Рыдали в городце Волжском, но еще ничего не ведал о горькой утрате престольный Владимир. Один только святитель Кирилл, предстоя на соборной молитве, в божественном видении познал тяжкую скорбь, постигшую все вверенное ему стадо: внезапно представилась ему святая душа Александрова, руками ангелов Божиих возносимая горе, и хотя проникнутый светлостью небесного явления святитель, опустясь мыслию к осиротевшей земле, невольно возгласил к сослужащим: "Уже зашло солнце земли Русской!" - никто не уразумел таинственных слов его; помолчав немного, чтобы дать свободное течение своим слезам, с глубоким вздохом произнес он: "Благоверный великий князь Александр ныне преставился от жития сего!" При сей поразительной вести единогласно исторглись из всех уст и сердец два только слова, выразившие все: "Уже погибаем!" Плач заглушил всякую речь: действительно погибала Россия, лишенная своего заступника и умиротворителя.

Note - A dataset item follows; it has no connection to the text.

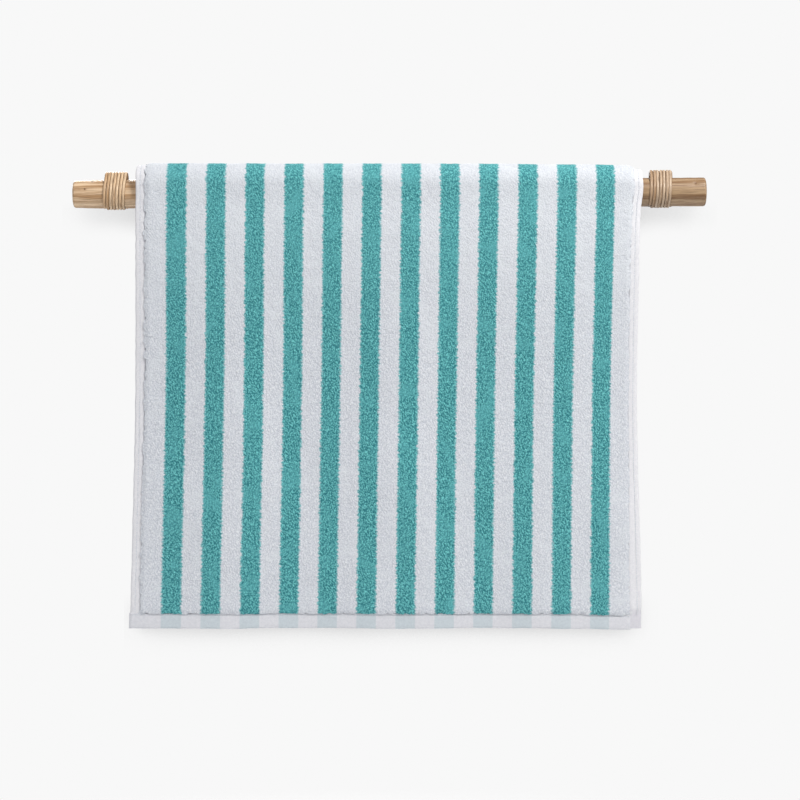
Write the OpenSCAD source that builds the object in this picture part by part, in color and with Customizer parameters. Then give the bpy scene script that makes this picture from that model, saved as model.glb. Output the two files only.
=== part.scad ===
// Striped terry bath towel, folded over a round wooden rail that has a cane
// lashing near each end. X runs along the rail, the towel's front faces -Y,
// +Z is up, and the origin is on the rail's axis at the middle of its length.
// All sizes are in millimetres.

/* [Rail] */
// Length of the wooden rail, end face to end face
rail_length = 955; // [915:1:1100]
// Radius of the rail between the outer edges of the lashings
rail_radius = 21.6; // [21.5:0.1:22.5]
// Radius of the bare end outside the left lashing
left_end_radius = 20; // [16:0.1:21]
// Radius of the bare end outside the right lashing
right_end_radius = 21; // [16:0.1:21]
// Chamfer round each end face of the rail
end_chamfer = 1.5; // [0.5:0.5:3]

/* [Cane lashings] */
// Turns of cane side by side in one lashing
cane_turns = 7; // [5:1:8]
// Width of rail that one turn covers
cane_pitch = 5.2; // [4:0.1:5.5]
// Thickness of the cane
cane_thickness = 1.6; // [1.2:0.1:2.5]
// Width of the groove between two turns
cane_groove = 0.5; // [0.3:0.1:1]
// Bare rail between the towel's side edge and the lashing
lashing_gap = 12.5; // [8:0.5:20]
// Height of the packing block's top above the rail's axis
packing_top = 31.5; // [28:0.5:36]
// Radius of the packing block's rounded top
packing_radius = 10; // [6:0.5:14]

/* [Towel] */
// Width of the towel from side edge to side edge
towel_width = 762; // [740:1:780]
// Length of the towel from end hem to end hem, laid flat
towel_length = 1422; // [1000:1:1600]
// Thickness of the woven ground cloth between the two piles
ground_thickness = 2; // [1:0.5:3]
// Height of the looped pile on each face
pile_height = 4.5; // [2:0.5:6]
// Height of the fold's round top above the rail's axis
fold_lift = 11.4; // [4:0.1:16]
// Clearance between the rail and the pile that hangs beside it
rail_clearance = 0.8; // [0.5:0.1:3]
// Clearance where a hanging panel meets the fold over the rail
panel_clearance = 0.3; // [0.2:0.1:0.5]

/* [Stripes] */
// Number of teal stripes
stripe_count = 12; // [6:1:12]
// Distance from the middle of one teal stripe to the next
stripe_pitch = 58.5; // [50:0.5:60]
// Width of one teal stripe
stripe_width = 28.3; // [20:0.1:35]

/* [Hems] */
// Width of the flat side hems
side_hem_width = 14.5; // [10:0.5:18]
// Height of the flat end hems
end_hem_height = 23.5; // [16:0.5:30]
// Thickness of the hems, three layers of flat cloth
hem_thickness = 4; // [3:0.5:5]
// Distance from the side edge to the line of stitching
side_stitch_inset = 7; // [4:0.5:9]
// Distance from the end hem's top to its line of stitching
end_stitch_inset = 3; // [2:0.5:6]
// Width of a line of stitching
thread_width = 1.2; // [0.8:0.1:2]
// Height of the thread above the hem's face
thread_height = 0.5; // [0.3:0.1:0.8]

/* [Care label] */
// Width of the blank care label
label_width = 45; // [30:1:60]
// Length that the label hangs down
label_length = 17; // [12:1:18]
// Thickness of the folded satin label
label_thickness = 1; // [0.6:0.1:1.4]
// Distance from the end hem's top down to the label's sewn edge
label_inset = 4; // [3:0.5:6]
// Distance from the label's middle to the towel's side edge
label_from_side = 90; // [60:5:300]

/* [Hidden] */
$fn = 96;

LEFT = -1;
RIGHT = 1;
FRONT = -1;
BACK = 1;

TEAL = [0.37, 0.63, 0.64];
WHITE = [0.84, 0.86, 0.88];
HEM = [0.80, 0.82, 0.84];
THREAD = [0.90, 0.91, 0.92];
WOOD = [0.74, 0.61, 0.48];
PACKING = [0.66, 0.53, 0.40];
CANE = [0.78, 0.64, 0.48];

// Play between a lashing or packing block and the wood that it sits on
wood_play = 0.05;

// Lashings, measured along the rail from its middle
towel_edge = towel_width / 2;
lashing_inner = towel_edge + lashing_gap;
lashing_outer = lashing_inner + cane_turns * cane_pitch;
packing_shy = 3;
cane_backing = 0.6;

// Tangent lines from the rail's circle to the packing block's rounded top
packing_centre = packing_top - packing_radius;
tangent_angle = asin((rail_radius - packing_radius) / packing_centre);

// Layers of the cloth, as distances from the middle plane of the hanging panel
inner_face = rail_radius + rail_clearance;
ground_inner = inner_face + pile_height;
ground_outer = ground_inner + ground_thickness;
outer_face = ground_outer + pile_height;
cloth_middle = (inner_face + outer_face) / 2;
hem_inner = cloth_middle - hem_thickness / 2;
hem_outer = cloth_middle + hem_thickness / 2;

// The fold takes a half turn and two short legs of the towel's length
fold_length = PI * cloth_middle + 2 * fold_lift;
panel_drop = (towel_length - fold_length) / 2;
end_hem_top = -(panel_drop - end_hem_height);
panel_top = -panel_clearance;
pile_edge = towel_edge - side_hem_width;

// Left edge of each teal stripe, and the last stripe's right edge
function stripe_left(i) = (i - (stripe_count - 1) / 2) * stripe_pitch - stripe_width / 2;
function stripe_right(i) = stripe_left(i) + stripe_width;

// Both edges of each white band, from the left hem to the right hem
function white_left(i) = i == 0 ? -pile_edge : stripe_right(i - 1);
function white_right(i) = i == stripe_count ? pile_edge : stripe_left(i);

// Carries an outline drawn as (Y, Z) along X, from one place to another
module along_x(from, to) {
    translate([from, 0, 0]) rotate([90, 0, 90]) linear_extrude(to - from) children();
}

// ---- the rail and its lashings ----

// The right bare end, standing on Z, with a chamfer round its end face
module bare_end(radius) {
    translate([0, 0, lashing_outer])
        cylinder(r = radius, h = rail_length / 2 - end_chamfer - lashing_outer);
    translate([0, 0, rail_length / 2 - end_chamfer])
        cylinder(r1 = radius, r2 = radius - end_chamfer, h = end_chamfer);
}

module rail() {
    color(WOOD) rotate([0, 90, 0]) {
        cylinder(r = rail_radius, h = 2 * lashing_outer, center = true);
        bare_end(right_end_radius);
        mirror([0, 0, 1]) bare_end(left_end_radius);
    }
}

// Round the rail's circle and the packing block's rounded top, grown by a margin
module lashing_outline(margin) {
    low = rail_radius + margin;
    high = packing_radius + margin;
    low_y = low * cos(tangent_angle);
    low_z = low * sin(tangent_angle);
    high_y = high * cos(tangent_angle);
    high_z = packing_centre + high * sin(tangent_angle);
    circle(r = low);
    translate([0, packing_centre]) circle(r = high);
    polygon([[-low_y, low_z], [low_y, low_z], [high_y, high_z], [-high_y, high_z]]);
}

module packing(side) {
    near = lashing_inner + packing_shy;
    far = lashing_outer - packing_shy;
    low = side == LEFT ? -far : near;
    color(PACKING) along_x(low, low + far - near) difference() {
        intersection() {
            lashing_outline(0);
            translate([-packing_radius, 0]) square([2 * packing_radius, packing_top + 1]);
        }
        circle(r = rail_radius + wood_play);
    }
}

// One ring round the rail and packing, between two margins
module cane_ring(from, to, margin) {
    along_x(from, to) difference() {
        lashing_outline(margin);
        lashing_outline(wood_play);
    }
}

module lashing(side) {
    start = side == LEFT ? -lashing_outer : lashing_inner;
    length = cane_turns * cane_pitch;
    color(CANE) {
        cane_ring(start, start + length, cane_backing);
        for (i = [0 : cane_turns - 1])
            cane_ring(
                start + i * cane_pitch + cane_groove / 2,
                start + (i + 1) * cane_pitch - cane_groove / 2,
                cane_thickness
            );
    }
}

// ---- the fold over the rail ----

// A half round on two straight legs that stand on the rail's middle plane
module arch(radius) {
    translate([0, fold_lift]) intersection() {
        circle(r = radius);
        translate([-radius, 0]) square([2 * radius, radius]);
    }
    translate([-radius, 0]) square([2 * radius, fold_lift]);
}

// A layer of the fold between two distances from the rail's middle plane
module fold_layer(left, right, inner, outer) {
    along_x(left, right) difference() {
        arch(outer);
        arch(inner);
        translate([-inner, -1]) square([2 * inner, 2]);
    }
}

// Pile on both faces of the fold
module fold_pile(left, right) {
    fold_layer(left, right, ground_outer, outer_face);
    fold_layer(left, right, inner_face, ground_inner);
}

module fold_ground() {
    color(HEM) fold_layer(-pile_edge, pile_edge, ground_inner, ground_outer);
}

module fold_teal() {
    color(TEAL) for (i = [0 : stripe_count - 1]) fold_pile(stripe_left(i), stripe_right(i));
}

module fold_white() {
    color(WHITE) for (i = [0 : stripe_count]) fold_pile(white_left(i), white_right(i));
}

module fold_hem(side) {
    left = side == LEFT ? -towel_edge : pile_edge;
    color(HEM) fold_layer(left, left + side_hem_width, hem_inner, hem_outer);
}

module fold_stitching(side) {
    left = side * (towel_edge - side_stitch_inset) - thread_width / 2;
    color(THREAD) {
        fold_layer(left, left + thread_width, hem_outer, hem_outer + thread_height);
        fold_layer(left, left + thread_width, hem_inner - thread_height, hem_inner);
    }
}

// ---- the hanging panels ----

// A flat layer of a hanging panel between two distances from the middle plane
module panel_layer(face, left, right, bottom, top, inner, outer) {
    near = face == FRONT ? -outer : inner;
    translate([left, near, bottom]) cube([right - left, outer - inner, top - bottom]);
}

// Pile on both faces of a hanging panel
module panel_pile(face, left, right) {
    panel_layer(face, left, right, end_hem_top, panel_top, ground_outer, outer_face);
    panel_layer(face, left, right, end_hem_top, panel_top, inner_face, ground_inner);
}

module panel_ground(face) {
    color(HEM)
        panel_layer(face, -pile_edge, pile_edge, end_hem_top, panel_top, ground_inner, ground_outer);
}

module panel_teal(face) {
    color(TEAL) for (i = [0 : stripe_count - 1])
        panel_pile(face, stripe_left(i), stripe_right(i));
}

module panel_white(face) {
    color(WHITE) for (i = [0 : stripe_count])
        panel_pile(face, white_left(i), white_right(i));
}

module panel_side_hem(face, side) {
    left = side == LEFT ? -towel_edge : pile_edge;
    right = left + side_hem_width;
    color(HEM) panel_layer(face, left, right, end_hem_top, panel_top, hem_inner, hem_outer);
}

module panel_end_hem(face) {
    color(HEM)
        panel_layer(face, -towel_edge, towel_edge, -panel_drop, end_hem_top, hem_inner, hem_outer);
}

// A line of thread on both faces of a hem
module panel_thread(face, left, right, bottom, top) {
    color(THREAD) {
        panel_layer(face, left, right, bottom, top, hem_outer, hem_outer + thread_height);
        panel_layer(face, left, right, bottom, top, hem_inner - thread_height, hem_inner);
    }
}

module panel_side_stitching(face, side) {
    left = side * (towel_edge - side_stitch_inset) - thread_width / 2;
    panel_thread(face, left, left + thread_width, end_hem_top, panel_top);
}

module panel_end_stitching(face) {
    top = end_hem_top - end_stitch_inset;
    edge = towel_edge - end_stitch_inset;
    panel_thread(face, -edge, edge, top - thread_width, top);
}

// ---- the care label, sewn to the back of the end hem and hanging from it ----

module care_label() {
    label_x = towel_edge - label_from_side - label_width / 2;
    label_top = end_hem_top - label_inset - thread_width;
    label_y = hem_outer + thread_height + panel_clearance;
    color(THREAD) translate([label_x, label_y, label_top - label_length])
        cube([label_width, label_thickness, label_length]);
}

rail();
packing(LEFT);  // left_packing
packing(RIGHT);  // right_packing
lashing(LEFT);  // left_lashing
lashing(RIGHT);  // right_lashing

fold_ground();  // top_ground_cloth
fold_teal();  // top_teal_pile
fold_white();  // top_white_pile
fold_hem(LEFT);  // top_left_hem
fold_hem(RIGHT);  // top_right_hem
fold_stitching(LEFT);  // top_left_stitching
fold_stitching(RIGHT);  // top_right_stitching

panel_ground(FRONT);  // front_ground_cloth
panel_teal(FRONT);  // front_teal_pile
panel_white(FRONT);  // front_white_pile
panel_side_hem(FRONT, LEFT);  // front_left_hem
panel_side_hem(FRONT, RIGHT);  // front_right_hem
panel_end_hem(FRONT);  // front_end_hem
panel_side_stitching(FRONT, LEFT);  // front_left_stitching
panel_side_stitching(FRONT, RIGHT);  // front_right_stitching
panel_end_stitching(FRONT);  // front_end_stitching

panel_ground(BACK);  // back_ground_cloth
panel_teal(BACK);  // back_teal_pile
panel_white(BACK);  // back_white_pile
panel_side_hem(BACK, LEFT);  // back_left_hem
panel_side_hem(BACK, RIGHT);  // back_right_hem
panel_end_hem(BACK);  // back_end_hem
panel_side_stitching(BACK, LEFT);  // back_left_stitching
panel_side_stitching(BACK, RIGHT);  // back_right_stitching
panel_end_stitching(BACK);  // back_end_stitching

care_label();
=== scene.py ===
# %% [markdown]
# A striped terry towel hangs folded over a round wooden rail, and a cane lashing sits near each end of
# the rail. The sizes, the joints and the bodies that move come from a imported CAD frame. This lesson puts
# real cloth, wood and cane on that frame. Everything is in metres. X runs along the rail, the towel's
# front faces -Y and Z is up.

# %% Load the frame
import math
import bpy
import numpy as np
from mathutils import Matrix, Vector


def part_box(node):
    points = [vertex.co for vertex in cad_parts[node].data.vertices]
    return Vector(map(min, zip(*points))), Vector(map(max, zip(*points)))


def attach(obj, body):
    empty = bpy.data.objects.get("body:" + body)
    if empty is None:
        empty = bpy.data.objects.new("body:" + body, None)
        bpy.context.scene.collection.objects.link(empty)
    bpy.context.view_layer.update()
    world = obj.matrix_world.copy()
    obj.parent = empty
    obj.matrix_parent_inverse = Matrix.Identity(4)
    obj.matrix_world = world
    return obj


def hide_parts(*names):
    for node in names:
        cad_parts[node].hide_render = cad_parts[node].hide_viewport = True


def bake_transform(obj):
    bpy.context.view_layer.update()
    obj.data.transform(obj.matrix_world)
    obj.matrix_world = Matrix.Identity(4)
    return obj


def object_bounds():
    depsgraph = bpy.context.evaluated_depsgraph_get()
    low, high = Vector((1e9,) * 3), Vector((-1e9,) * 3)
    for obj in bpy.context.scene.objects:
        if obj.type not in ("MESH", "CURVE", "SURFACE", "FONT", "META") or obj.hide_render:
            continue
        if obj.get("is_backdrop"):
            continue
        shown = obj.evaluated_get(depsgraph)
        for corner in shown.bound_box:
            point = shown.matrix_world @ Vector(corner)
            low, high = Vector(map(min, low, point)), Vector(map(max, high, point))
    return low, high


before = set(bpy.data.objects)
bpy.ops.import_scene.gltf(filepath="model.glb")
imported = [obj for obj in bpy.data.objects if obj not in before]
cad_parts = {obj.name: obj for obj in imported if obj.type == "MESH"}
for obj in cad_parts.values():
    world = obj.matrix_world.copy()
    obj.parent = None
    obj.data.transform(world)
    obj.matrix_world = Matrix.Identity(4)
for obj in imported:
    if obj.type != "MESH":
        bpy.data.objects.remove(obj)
cad_low, cad_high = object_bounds()
MM = 0.001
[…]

Погребальное шествие двинулось из Городца, не так и не во гроб ожидала оттоле своего князя любившая его столица. Опустел престольный Владимир и весь устремился в сретение усопшего, как бы живого. За десять поприщ от города, перед вратами обители Боголюбской, основанной славным его прадедом князем Андреем, митрополит Кирилл встретил тело блаженного со свечами и фимиамом кадильным, при пении надгробных гимнов; не было слышно гимнов от плача народного, и самые певчие умолкали от слез; каждый искал прикоснуться к священной раке своего благодетеля, и стонала земля от плача всенародного множества. Когда же внесен был благоверный князь и поставлен в кафедральном соборе между гробами предков для торжественного отпевания, славное совершилось чудо перед лицом всех, во извещение небесной славы нового заступника земли Русской. Совершив чин погребальный, митрополит Кирилл подошел к раке и хотел разогнуть руку усопшего, чтобы вложить в нее прощальную грамоту, какую есть обычай давать преставшимся; но блаженный сам простер ее с покорностью, чтобы принять разрушительную хартию, и тогда сложил опять крестообразно руки на персях. Ужас объял предстоявших при столь явном знамении благодати Божией, и все прославили Бога, прославляющего на земле своих угодников. Тогда священноначальник со всем освященным собором, подняв на главы тело князя-схимника, с пением и плачем понесли его уже как инока из храма, где погребались его славные предки, в обитель иноческую Рождества Богоматери, и там погребли в соборной церкви, где вскоре суждено было ему прославиться.